Task requirements:
For the listing that follows, give again exactly the lines from the one with "Continue the FreeCAD" to the one with "# is a little", including both.

[Dataset items]
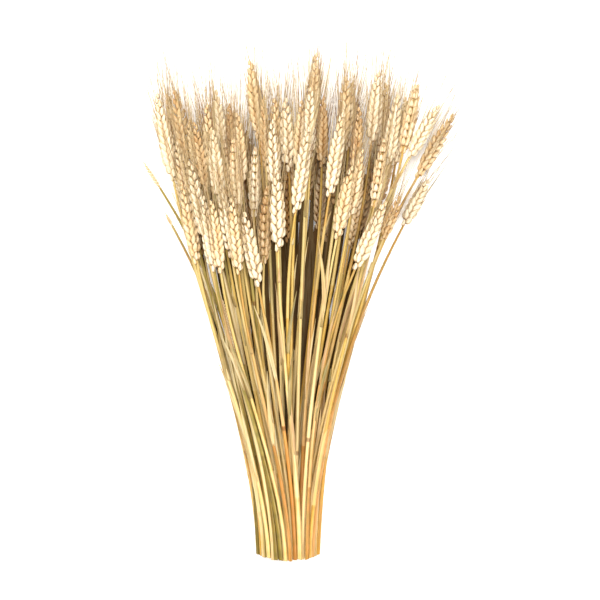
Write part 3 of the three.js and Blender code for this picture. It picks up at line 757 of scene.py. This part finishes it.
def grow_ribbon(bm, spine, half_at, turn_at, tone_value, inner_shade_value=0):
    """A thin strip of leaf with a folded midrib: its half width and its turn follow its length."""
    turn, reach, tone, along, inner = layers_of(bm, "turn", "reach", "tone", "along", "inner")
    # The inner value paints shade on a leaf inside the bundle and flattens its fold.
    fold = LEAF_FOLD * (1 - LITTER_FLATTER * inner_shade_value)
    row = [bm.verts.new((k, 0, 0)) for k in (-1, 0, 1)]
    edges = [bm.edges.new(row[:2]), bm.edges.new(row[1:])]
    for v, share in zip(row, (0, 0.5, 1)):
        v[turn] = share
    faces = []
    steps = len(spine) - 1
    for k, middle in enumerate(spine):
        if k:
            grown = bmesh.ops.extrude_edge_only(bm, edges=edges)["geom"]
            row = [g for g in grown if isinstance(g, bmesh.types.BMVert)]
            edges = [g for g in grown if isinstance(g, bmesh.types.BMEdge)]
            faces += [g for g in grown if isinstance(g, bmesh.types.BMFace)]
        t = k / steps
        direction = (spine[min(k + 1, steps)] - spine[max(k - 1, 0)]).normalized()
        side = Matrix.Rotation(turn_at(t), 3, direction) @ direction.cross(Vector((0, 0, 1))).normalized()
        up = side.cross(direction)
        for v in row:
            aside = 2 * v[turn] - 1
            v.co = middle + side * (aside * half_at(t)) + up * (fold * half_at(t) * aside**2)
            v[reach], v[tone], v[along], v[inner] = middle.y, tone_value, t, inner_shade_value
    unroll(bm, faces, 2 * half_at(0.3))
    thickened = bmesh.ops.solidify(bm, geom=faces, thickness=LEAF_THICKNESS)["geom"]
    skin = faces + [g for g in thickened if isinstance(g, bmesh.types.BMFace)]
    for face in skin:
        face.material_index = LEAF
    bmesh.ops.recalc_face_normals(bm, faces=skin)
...
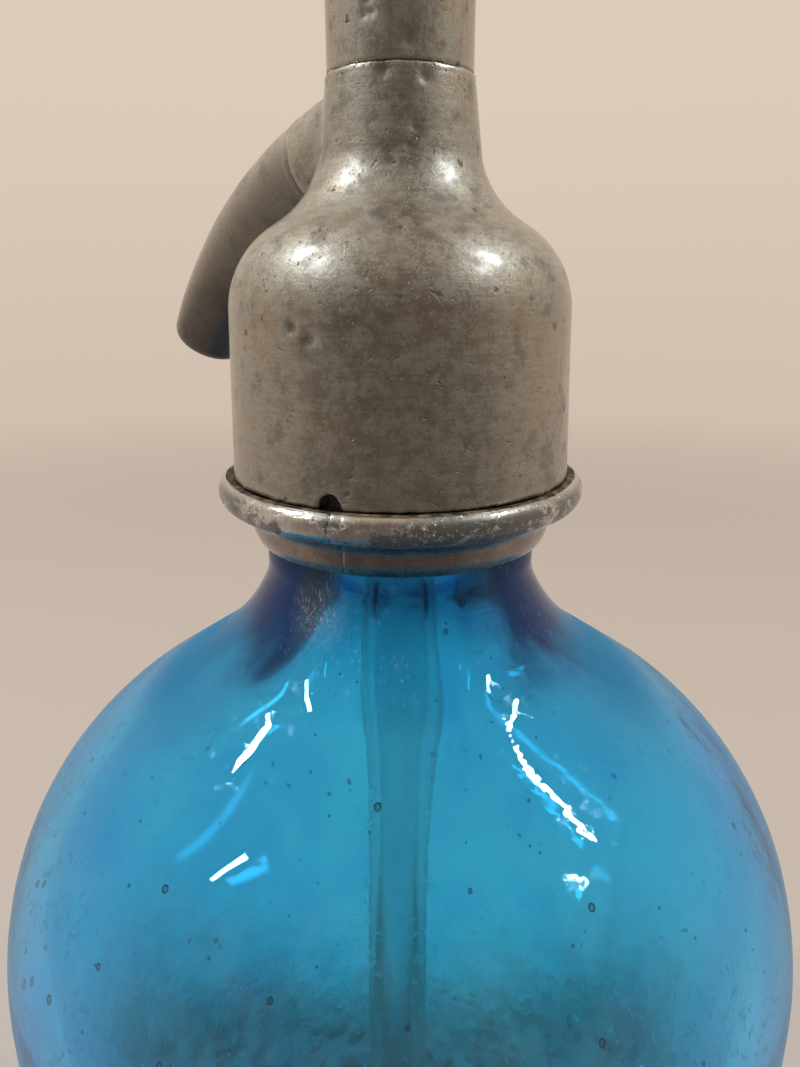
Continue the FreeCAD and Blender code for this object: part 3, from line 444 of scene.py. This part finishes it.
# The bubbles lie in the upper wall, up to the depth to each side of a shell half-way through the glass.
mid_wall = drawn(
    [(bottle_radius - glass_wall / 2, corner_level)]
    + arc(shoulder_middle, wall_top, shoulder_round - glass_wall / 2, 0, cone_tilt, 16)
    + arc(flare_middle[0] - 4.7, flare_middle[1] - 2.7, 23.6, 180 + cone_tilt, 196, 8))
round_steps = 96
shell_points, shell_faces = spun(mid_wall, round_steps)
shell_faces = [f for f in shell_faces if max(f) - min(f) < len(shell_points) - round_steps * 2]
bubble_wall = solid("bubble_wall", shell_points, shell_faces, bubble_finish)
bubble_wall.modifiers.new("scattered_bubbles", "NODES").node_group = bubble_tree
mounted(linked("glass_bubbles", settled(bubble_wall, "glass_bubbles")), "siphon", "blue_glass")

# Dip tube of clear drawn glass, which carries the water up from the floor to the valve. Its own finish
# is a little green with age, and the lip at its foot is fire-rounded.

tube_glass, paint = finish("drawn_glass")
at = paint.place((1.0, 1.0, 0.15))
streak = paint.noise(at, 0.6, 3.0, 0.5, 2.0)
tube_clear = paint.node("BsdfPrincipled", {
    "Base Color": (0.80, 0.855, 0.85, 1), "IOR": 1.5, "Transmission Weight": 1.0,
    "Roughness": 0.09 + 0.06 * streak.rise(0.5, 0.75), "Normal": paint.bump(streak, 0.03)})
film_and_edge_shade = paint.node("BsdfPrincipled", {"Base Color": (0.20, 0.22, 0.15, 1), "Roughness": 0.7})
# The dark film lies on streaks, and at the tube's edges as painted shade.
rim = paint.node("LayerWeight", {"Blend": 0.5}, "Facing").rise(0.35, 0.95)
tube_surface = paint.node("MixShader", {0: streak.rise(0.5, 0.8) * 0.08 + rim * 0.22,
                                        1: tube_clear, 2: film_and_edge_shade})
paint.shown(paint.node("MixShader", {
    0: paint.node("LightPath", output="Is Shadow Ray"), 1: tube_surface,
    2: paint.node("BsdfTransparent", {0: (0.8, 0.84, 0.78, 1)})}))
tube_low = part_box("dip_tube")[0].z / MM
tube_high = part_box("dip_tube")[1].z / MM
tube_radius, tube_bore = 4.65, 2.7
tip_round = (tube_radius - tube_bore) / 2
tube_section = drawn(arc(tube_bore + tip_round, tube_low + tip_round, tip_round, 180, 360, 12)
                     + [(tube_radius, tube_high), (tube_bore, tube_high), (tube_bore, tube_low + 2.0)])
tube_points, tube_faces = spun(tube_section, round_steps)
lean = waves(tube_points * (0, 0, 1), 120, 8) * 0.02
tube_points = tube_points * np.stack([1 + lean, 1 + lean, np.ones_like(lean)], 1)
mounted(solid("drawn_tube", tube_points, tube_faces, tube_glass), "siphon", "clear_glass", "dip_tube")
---
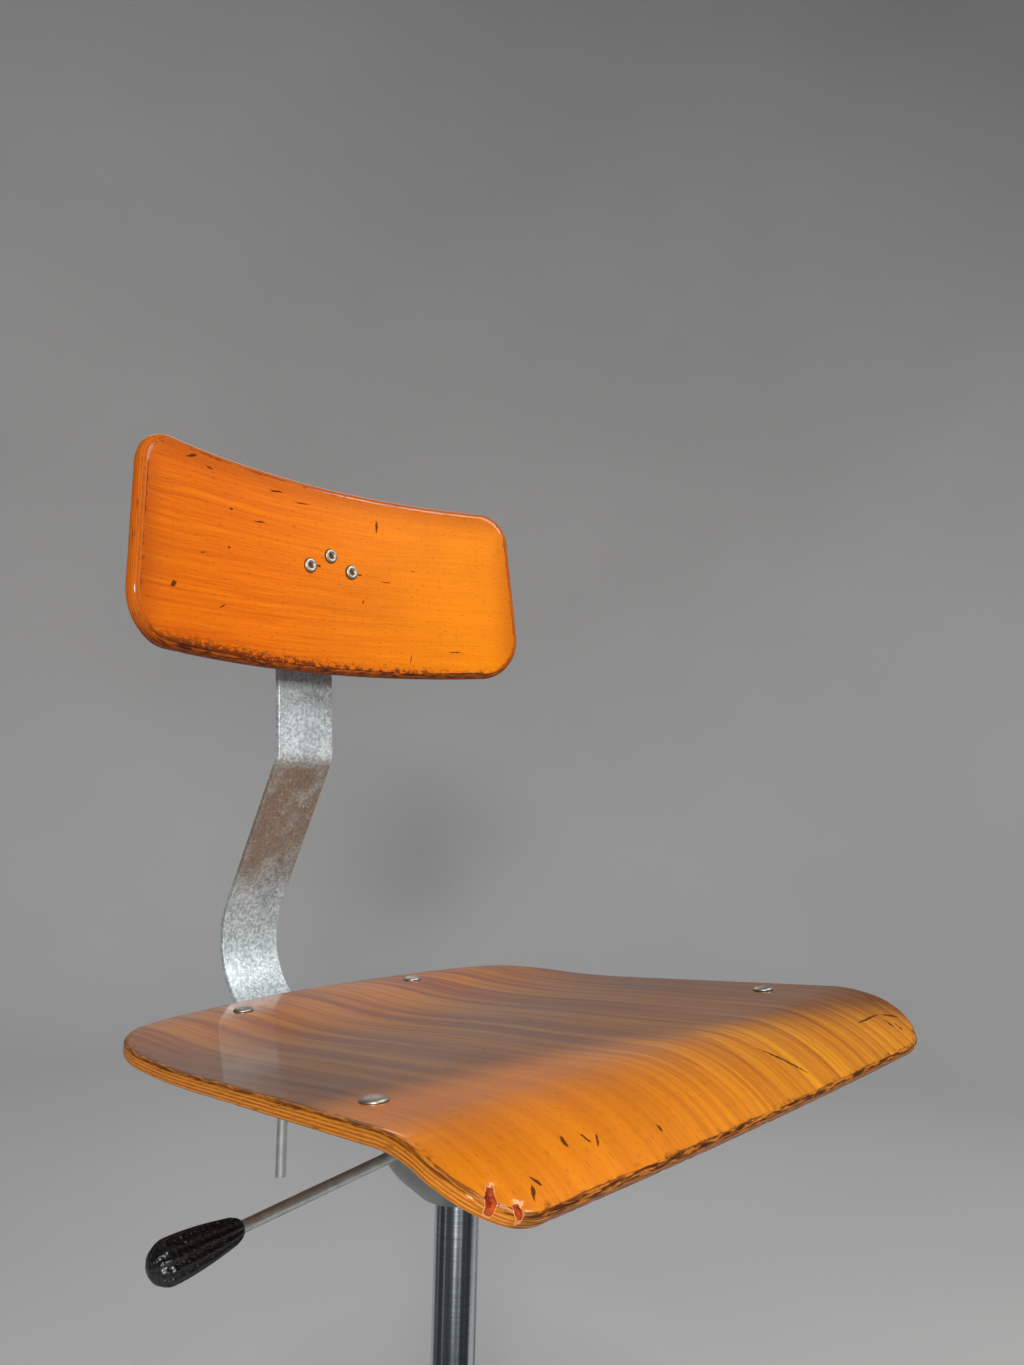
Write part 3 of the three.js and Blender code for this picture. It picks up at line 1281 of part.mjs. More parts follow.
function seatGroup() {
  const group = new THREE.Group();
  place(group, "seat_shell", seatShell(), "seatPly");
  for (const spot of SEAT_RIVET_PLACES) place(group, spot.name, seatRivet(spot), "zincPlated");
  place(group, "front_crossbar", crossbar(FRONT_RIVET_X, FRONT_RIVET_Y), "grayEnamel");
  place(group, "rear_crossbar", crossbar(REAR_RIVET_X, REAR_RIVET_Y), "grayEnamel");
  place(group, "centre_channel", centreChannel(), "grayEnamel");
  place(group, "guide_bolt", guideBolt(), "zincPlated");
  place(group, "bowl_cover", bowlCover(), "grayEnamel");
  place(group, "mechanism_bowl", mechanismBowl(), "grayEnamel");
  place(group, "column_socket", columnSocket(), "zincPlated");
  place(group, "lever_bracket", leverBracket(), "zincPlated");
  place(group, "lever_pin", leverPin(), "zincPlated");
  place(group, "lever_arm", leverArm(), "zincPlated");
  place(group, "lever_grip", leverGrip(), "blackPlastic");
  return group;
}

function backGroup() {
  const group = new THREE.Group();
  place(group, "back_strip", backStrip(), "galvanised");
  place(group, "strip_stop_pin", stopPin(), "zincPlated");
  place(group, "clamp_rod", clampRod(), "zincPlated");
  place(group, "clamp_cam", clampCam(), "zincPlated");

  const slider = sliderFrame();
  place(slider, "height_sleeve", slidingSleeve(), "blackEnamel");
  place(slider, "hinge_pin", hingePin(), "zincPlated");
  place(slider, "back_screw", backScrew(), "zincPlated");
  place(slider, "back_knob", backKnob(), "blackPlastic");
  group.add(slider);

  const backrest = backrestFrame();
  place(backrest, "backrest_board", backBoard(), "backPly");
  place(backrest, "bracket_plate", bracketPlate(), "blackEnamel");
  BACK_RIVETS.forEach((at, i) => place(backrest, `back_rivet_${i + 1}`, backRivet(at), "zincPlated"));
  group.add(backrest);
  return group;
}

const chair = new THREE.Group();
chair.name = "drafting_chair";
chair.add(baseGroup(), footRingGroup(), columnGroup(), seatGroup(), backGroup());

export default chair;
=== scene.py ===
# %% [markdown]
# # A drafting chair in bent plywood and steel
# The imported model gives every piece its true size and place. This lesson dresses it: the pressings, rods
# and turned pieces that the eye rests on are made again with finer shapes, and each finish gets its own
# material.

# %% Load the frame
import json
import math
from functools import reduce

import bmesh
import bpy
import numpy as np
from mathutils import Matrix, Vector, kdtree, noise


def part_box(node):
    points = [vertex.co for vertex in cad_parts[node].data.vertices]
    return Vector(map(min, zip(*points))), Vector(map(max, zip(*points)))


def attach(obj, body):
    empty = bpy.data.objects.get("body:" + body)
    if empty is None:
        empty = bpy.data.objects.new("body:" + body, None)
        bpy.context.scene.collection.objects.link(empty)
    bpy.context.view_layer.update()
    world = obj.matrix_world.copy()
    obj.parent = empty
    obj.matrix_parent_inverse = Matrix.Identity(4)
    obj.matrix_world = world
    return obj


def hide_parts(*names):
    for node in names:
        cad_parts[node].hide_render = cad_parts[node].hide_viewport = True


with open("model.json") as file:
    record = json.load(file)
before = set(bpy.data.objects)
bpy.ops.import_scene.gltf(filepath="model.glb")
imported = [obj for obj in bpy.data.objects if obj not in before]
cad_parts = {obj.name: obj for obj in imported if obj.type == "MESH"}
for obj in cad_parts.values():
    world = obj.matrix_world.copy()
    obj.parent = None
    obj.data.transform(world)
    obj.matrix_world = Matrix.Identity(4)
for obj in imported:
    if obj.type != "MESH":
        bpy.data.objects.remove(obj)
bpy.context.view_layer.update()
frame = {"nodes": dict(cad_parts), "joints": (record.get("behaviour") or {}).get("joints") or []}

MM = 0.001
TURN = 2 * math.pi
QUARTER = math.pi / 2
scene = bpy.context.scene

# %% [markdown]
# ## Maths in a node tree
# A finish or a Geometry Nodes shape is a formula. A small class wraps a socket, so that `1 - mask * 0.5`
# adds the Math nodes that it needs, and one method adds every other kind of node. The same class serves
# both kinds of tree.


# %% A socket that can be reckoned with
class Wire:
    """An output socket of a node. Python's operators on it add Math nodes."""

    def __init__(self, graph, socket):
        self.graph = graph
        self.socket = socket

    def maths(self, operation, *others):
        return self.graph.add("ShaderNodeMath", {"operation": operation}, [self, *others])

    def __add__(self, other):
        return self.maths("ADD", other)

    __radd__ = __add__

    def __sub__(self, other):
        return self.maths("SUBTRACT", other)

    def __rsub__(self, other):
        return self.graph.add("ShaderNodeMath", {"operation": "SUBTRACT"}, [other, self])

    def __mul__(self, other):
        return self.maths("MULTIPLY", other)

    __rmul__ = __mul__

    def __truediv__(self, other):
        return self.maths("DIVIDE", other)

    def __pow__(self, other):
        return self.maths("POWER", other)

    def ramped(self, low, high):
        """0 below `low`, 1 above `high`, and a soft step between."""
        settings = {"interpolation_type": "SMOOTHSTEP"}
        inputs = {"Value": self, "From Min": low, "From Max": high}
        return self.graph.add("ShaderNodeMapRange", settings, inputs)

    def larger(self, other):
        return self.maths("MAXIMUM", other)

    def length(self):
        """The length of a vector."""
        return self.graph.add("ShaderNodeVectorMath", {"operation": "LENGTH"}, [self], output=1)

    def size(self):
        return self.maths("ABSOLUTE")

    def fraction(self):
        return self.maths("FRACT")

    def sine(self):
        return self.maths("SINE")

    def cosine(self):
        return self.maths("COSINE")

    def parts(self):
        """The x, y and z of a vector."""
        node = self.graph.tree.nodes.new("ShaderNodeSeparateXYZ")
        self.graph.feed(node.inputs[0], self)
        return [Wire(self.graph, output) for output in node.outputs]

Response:
Continue the FreeCAD and Blender code for this object: part 3, from line 444 of scene.py. This part finishes it.
# The bubbles lie in the upper wall, up to the depth to each side of a shell half-way through the glass.
mid_wall = drawn(
    [(bottle_radius - glass_wall / 2, corner_level)]
    + arc(shoulder_middle, wall_top, shoulder_round - glass_wall / 2, 0, cone_tilt, 16)
    + arc(flare_middle[0] - 4.7, flare_middle[1] - 2.7, 23.6, 180 + cone_tilt, 196, 8))
round_steps = 96
shell_points, shell_faces = spun(mid_wall, round_steps)
shell_faces = [f for f in shell_faces if max(f) - min(f) < len(shell_points) - round_steps * 2]
bubble_wall = solid("bubble_wall", shell_points, shell_faces, bubble_finish)
bubble_wall.modifiers.new("scattered_bubbles", "NODES").node_group = bubble_tree
mounted(linked("glass_bubbles", settled(bubble_wall, "glass_bubbles")), "siphon", "blue_glass")

# Dip tube of clear drawn glass, which carries the water up from the floor to the valve. Its own finish
# is a little green with age, and the lip at its foot is fire-rounded.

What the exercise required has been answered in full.